= New Labour, New Danger =

UK political advertising campaign

Poster

New Labour, New Danger was an advertising campaign run in the United Kingdom by the Conservative Party during the run up to the 1997 general election. It was conceived by creative director Martin Casson at advertising agency M&C Saatchi, and refers to the Labour Party's "New Labour" slogan.

==Design==
The main poster used in the campaign involved a picture of Labour Party leader Tony Blair on a black background with a strip of the poster appearing to be torn off across the eyes of Blair. The eyes were replaced with a pair of "demon eyes" with the slogan "New Labour New Danger" positioned below the picture.

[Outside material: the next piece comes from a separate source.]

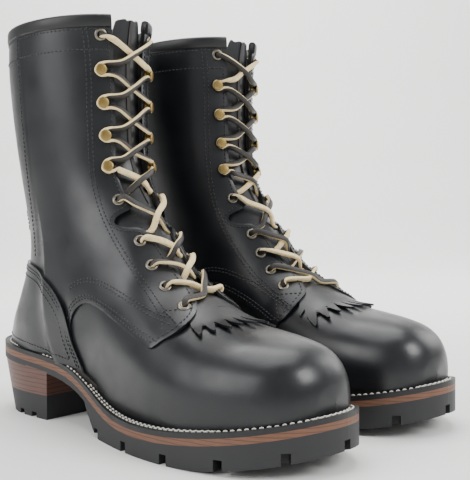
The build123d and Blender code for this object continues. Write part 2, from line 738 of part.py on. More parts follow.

A later poster used the "demon eyes" on a purse and accompanied it with the slogan "New Labour, New Taxes". The Conservatives used it as part of their party political broadcast for the election.

==Response==
The advert was praised by Campaign, who judged it had completed its objective of questioning Blair's character. The advertisement was claimed to have gained the Conservatives £5 million worth of free publicity. Despite being declared 'the best advert of the year' it was counterproductive, and a poll by the poster site company Maiden Outdoor found 64 per cent disliked the campaign.

The advert was condemned by the Labour Party as negative advertising. In September 1996, former Conservative prime minister Edward Heath also criticized the advert. The Conservatives went on to experience their worst election defeat for more than half a century, with some journalists speculating that the poster contrasted unfavourably with Labour's more positive campaign.

The Advertising Standards Authority received 150 complaints about the Blair advert, including one from the Bishop of Oxford. The ASA upheld the complaints and instructed the Conservatives to withdraw the poster, stating they believed it portrayed Blair as "dishonest and sinister" and also because the campaign did not have Blair's permission to use his image. In 1999, the ASA decided to stop regulating political advertising, citing this advert as a particularly difficult case and saying: "The free flow of argument in the cut and thrust of open debate is the best antidote to political advertising that misleads or offends."

==Legacy==
In August 2012, it was announced that the "demon eyes" design would be used in the American film The Campaign.

The Labour Party's workers founded an amateur football team called Demon Eyes F.C. named after the adverts. The football team once won Thames League Division 1, before being disbanded.